CURRENT E X H I B I T I O N S

  • Joe Overstreet: Taking Flight

    Jan 24 – Jul 13, 2025

    Joe Overstreet: Taking Flight is the first major museum exhibition in thirty years devoted to the work of this pioneering abstract painter. Renowned for his innovative approach to non-representational painting, American artist Joe Overstreet (1933–2019) consistently sought to intertwine abstraction and social politics.

    This presentation will include his landmark Flight Pattern series of radially suspended paintings from the early 1970s, as well as related bodies of work from the 1960s and 1990s. Overstreet made a significant contribution to postwar art, positioning abstraction as an expansive tool for exploring the idea of freedom and the Black experience in the United States.

    Joe Overstreet: Taking Flight is organized by Natalie Dupêcher, Associate Curator of Modern Art, The Menil Collection, in collaboration with the artist’s estate.

  • Wall Drawing Series: Ronny Quevedo

    On View Through August 2025

    Wall Drawing Series: Ronny Quevedo features a site-specific work by New York-based artist Ronny Quevedo (b. 1981). The 36-foot triptych, C A R A A C A R A, 2024, explores the relationship between origin, transfer, and translation, with each panel of the composition indicating a different step in the artist’s process. Quevedo uses drawing, particularly schematic renderings, in his practice to explore the visual languages of abstraction, cartography, cosmology, and sport from across the Americas. The artist builds upon these interests with interconnected diagrams and markings spread across his works to express the complex relationships between body, home, field, globe, and celestial spaces.

  • Tacita Dean: Blind Folly

    Oct 11, 2024 – Apr 19, 2025

    Tacita Dean: Blind Folly is the first major museum survey in the United States of work by British European visual artist Tacita Dean (b. 1965). The exhibition, organized in close collaboration with Dean, spotlights her career-defining approach to creating art through unmediated and chance-based drawing processes across a variety of mediums, from film to printmaking.

    Blind Folly, the show’s title, reflects Dean’s desire to let the behavior of her mediums dictate the results of her work. For the artist, the playful and old-fashioned phrase connoting foolishness, “blind folly,” represents the role chance and fate play in the creative act.

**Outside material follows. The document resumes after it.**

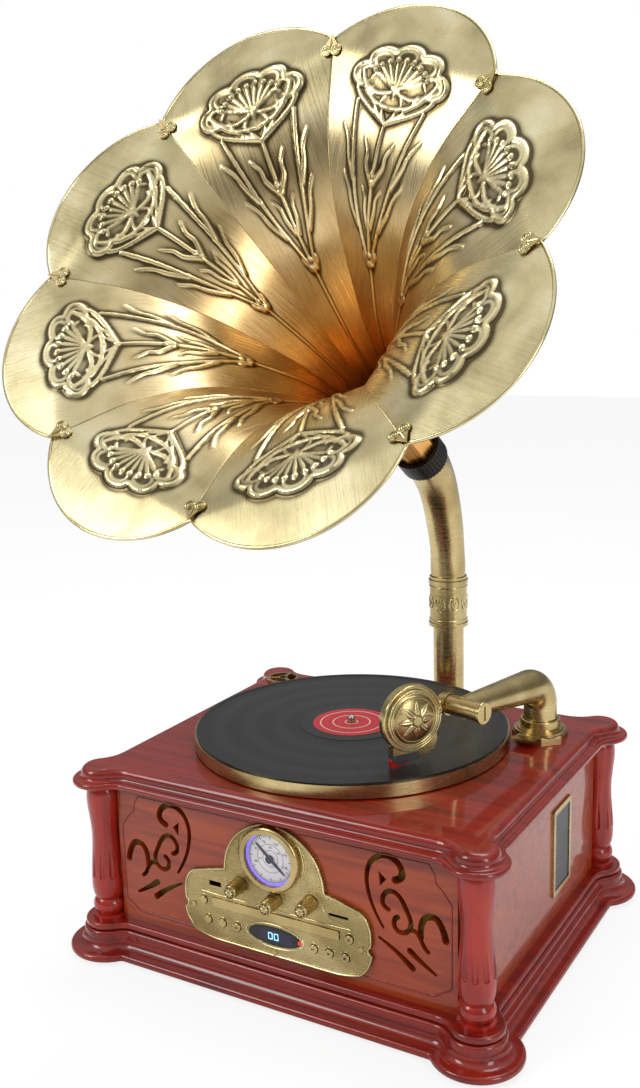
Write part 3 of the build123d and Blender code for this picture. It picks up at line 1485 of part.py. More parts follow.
# Speakers: basket with magnet, and the cone inside it
speaker_plane = panel_back_plane.offset(-mesh_thickness)
for name in ("speaker_frames", "speaker_cones"):
    with BuildPart() as speaker:
        with BuildSketch(Plane.XZ):
            with BuildLine():
                if name == "speaker_frames":
                    Polyline(
                        (speaker_radius - speaker_rim_width, 0),
                        (speaker_radius, 0),
                        (speaker_radius, speaker_flange),
                        (speaker_radius - speaker_rim_width + speaker_wall, speaker_flange),
                        (magnet_radius, speaker_depth - magnet_depth),
                        (magnet_radius, speaker_depth),
                        (0, speaker_depth),
                        (0, speaker_depth - magnet_depth),
                        (magnet_radius - speaker_wall, speaker_depth - magnet_depth),
                        (speaker_radius - speaker_rim_width, speaker_flange),
                        close=True,
                    )
                else:
                    cone_edge = speaker_radius - speaker_rim_width - running_gap
                    cone_floor = speaker_depth - magnet_depth - running_gap
                    Polyline(
                        (cone_edge, 1),
                        (coil_radius, cone_floor - cone_thickness),
                        (0, cone_floor - cone_thickness),
                        (0, cone_floor),
                        (coil_radius, cone_floor),
                        (cone_edge, 1 + cone_thickness),
                        close=True,
                    )
            make_face()
        revolve(axis=Axis.Z)
    with BuildPart() as pair:
        for sign in (-1, 1):
            with Locations(Plane(speaker_plane.from_local_coords(Vector(sign * speaker_x, speaker_z)),
                                 x_dir=(1, 0, 0), z_dir=(0, 1, 0))):
                add(speaker.part)
    pair.part.label = name
    export_step(pair.part, f"parts/{name}.step")

# Cassette bay: raised frame in the side panel
bay_hole_half_y = bay_width / 2 - bay_hole_margin
bay_hole_half_z = bay_height / 2 - bay_hole_margin
door_half_y = bay_width / 2 - bay_rim
door_half_z = bay_height / 2 - bay_rim
with BuildPart() as cassette_frame:
    with BuildSketch(side_plane):
        with Locations((bay_y, bay_z)):
            RectangleRounded(bay_width, bay_height, 2)
            Rectangle(2 * door_half_y, 2 * door_half_z, mode=Mode.SUBTRACT)
    extrude(amount=bay_proud)
    with BuildSketch(side_plane):
        with Locations((bay_y, bay_z)):
            Rectangle(2 * (bay_hole_half_y - seat_gap), 2 * (bay_hole_half_z - seat_gap))
            Rectangle(2 * door_half_y, 2 * door_half_z, mode=Mode.SUBTRACT)
    extrude(amount=-panel_thickness)
    door_front_x = column_x + bay_proud - door_sunk
    door_axis_x = door_front_x - door_thickness / 2
    door_axis_y = bay_y + door_half_y - loose_gap - door_pin_inset
    with Locations((door_axis_x, door_axis_y, bay_z)):
        Cylinder(door_pin_radius + running_gap, 2 * (door_half_z + door_pin_length - loose_gap + running_gap),
                 mode=Mode.SUBTRACT)
cassette_frame.part.label = "cassette_frame"
export_step(cassette_frame.part, "parts/cassette_frame.step")

with BuildPart() as cassette_door:
    with BuildSketch(side_plane.offset(bay_proud - door_sunk)):
        with Locations((bay_y, bay_z)):
            Rectangle(2 * (door_half_y - loose_gap), 2 * (door_half_z - loose_gap))
    extrude(amount=-door_thickness)
    fillet(cassette_door.edges().filter_by(Axis.Z).group_by(Axis.Y)[-1], door_thickness * 0.4)
    with Locations((door_axis_x, door_axis_y, bay_z)):
        Cylinder(door_pin_radius, 2 * (door_half_z + door_pin_length - loose_gap))
cassette_door.part.label = "cassette_door"
export_step(cassette_door.part, "parts/cassette_door.step")

# Cassette deck: case with room for the swinging door, and the slot behind it
deck_half_y = bay_hole_half_y + deck_wall
deck_half_z = bay_hole_half_z + deck_wall
deck_plane = side_plane.offset(-panel_thickness)
with BuildPart() as cassette_deck:
    with BuildSketch(deck_plane):
        with Locations((bay_y, bay_z)):
            Rectangle(2 * deck_half_y, 2 * deck_half_z)
    extrude(amount=-(deck_swing_depth + deck_slot_depth))
    with BuildSketch(deck_plane):
        with Locations((bay_y, bay_z)):
            Rectangle(2 * bay_hole_half_y, 2 * bay_hole_half_z)
    extrude(amount=-deck_swing_depth, mode=Mode.SUBTRACT)
    with BuildSketch(deck_plane.offset(-deck_swing_depth)):
        with Locations((bay_y, bay_z)):
            Rectangle(deck_slot_width, deck_slot_height)
    extrude(amount=-(deck_slot_depth - deck_wall), mode=Mode.SUBTRACT)
cassette_deck.part.label = "cassette_deck"
export_step(cassette_deck.part, "parts/cassette_deck.step")

# Sockets on the back: two sound outputs and the power inlet
with BuildPart() as rear_terminals:
    with BuildSketch(back_plane):
        with Locations((-terminal_x, terminal_z)):
            RectangleRounded(terminal_width, terminal_height, 2)
    extrude(amount=terminal_thickness)
    with BuildSketch(back_plane):
        with Locations((-terminal_x - terminal_width / 4, terminal_z)):
            Rectangle(inlet_width + 4, inlet_height + 4)
    extrude(amount=-inlet_depth)
    with BuildSketch(back_plane.offset(terminal_thickness)):
        with Locations((-terminal_x - terminal_width / 4, terminal_z)):
            Rectangle(inlet_width, inlet_height)
    extrude(amount=-(inlet_depth - 2), mode=Mode.SUBTRACT)
    with BuildSketch(back_plane.offset(terminal_thickness)):
        with Locations((-terminal_x + terminal_width / 4, terminal_z)):
            with GridLocations(jack_pitch, 0, 2, 1):
                Circle(jack_radius)
                Circle(jack_bore_radius, mode=Mode.SUBTRACT)
    extrude(amount=jack_length)
rear_terminals.part.label = "rear_terminals"
export_step(rear_terminals.part, "parts/rear_terminals.step")
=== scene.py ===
import json
import math
import bpy
import numpy as np
from mathutils import Matrix, Vector


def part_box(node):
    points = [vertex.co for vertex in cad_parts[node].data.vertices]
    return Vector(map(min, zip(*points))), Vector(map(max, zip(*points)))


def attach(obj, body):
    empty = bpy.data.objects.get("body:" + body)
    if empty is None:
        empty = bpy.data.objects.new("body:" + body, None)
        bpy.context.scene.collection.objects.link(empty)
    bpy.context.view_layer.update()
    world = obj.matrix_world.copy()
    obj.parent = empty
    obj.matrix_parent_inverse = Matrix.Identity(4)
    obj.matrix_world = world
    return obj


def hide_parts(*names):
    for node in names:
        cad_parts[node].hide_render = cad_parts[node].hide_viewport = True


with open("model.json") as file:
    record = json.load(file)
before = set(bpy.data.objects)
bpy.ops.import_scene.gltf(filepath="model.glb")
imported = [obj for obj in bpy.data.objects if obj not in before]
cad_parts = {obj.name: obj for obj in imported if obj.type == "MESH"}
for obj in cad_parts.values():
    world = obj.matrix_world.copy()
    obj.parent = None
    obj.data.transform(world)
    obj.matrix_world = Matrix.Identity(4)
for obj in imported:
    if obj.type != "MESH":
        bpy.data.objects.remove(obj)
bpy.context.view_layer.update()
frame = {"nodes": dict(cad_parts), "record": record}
nodes = frame["nodes"]
MM = 0.001


def tone(red, green, blue):
    """A colour written in 0 to 255 display values, as linear values."""
    shares = (red / 255, green / 255, blue / 255)
    linear = [share / 12.92 if share < 0.0405 else ((share + 0.055) / 1.055) ** 2.4 for share in shares]
    return (*linear, 1.0)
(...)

  • A Surrealist Wunderkammer

    Main Building

    A Surrealist Wunderkammer is an ongoing project space devoted to the nature of humanity and the natural world from the perspectives of Surrealism, an international art and literary movement started by André Breton, Paul Éluard, and others in France during the 1920s. Included are more than 200 works from the museum’s collection or on long-term loan from the de Menil family and the Rock Foundation.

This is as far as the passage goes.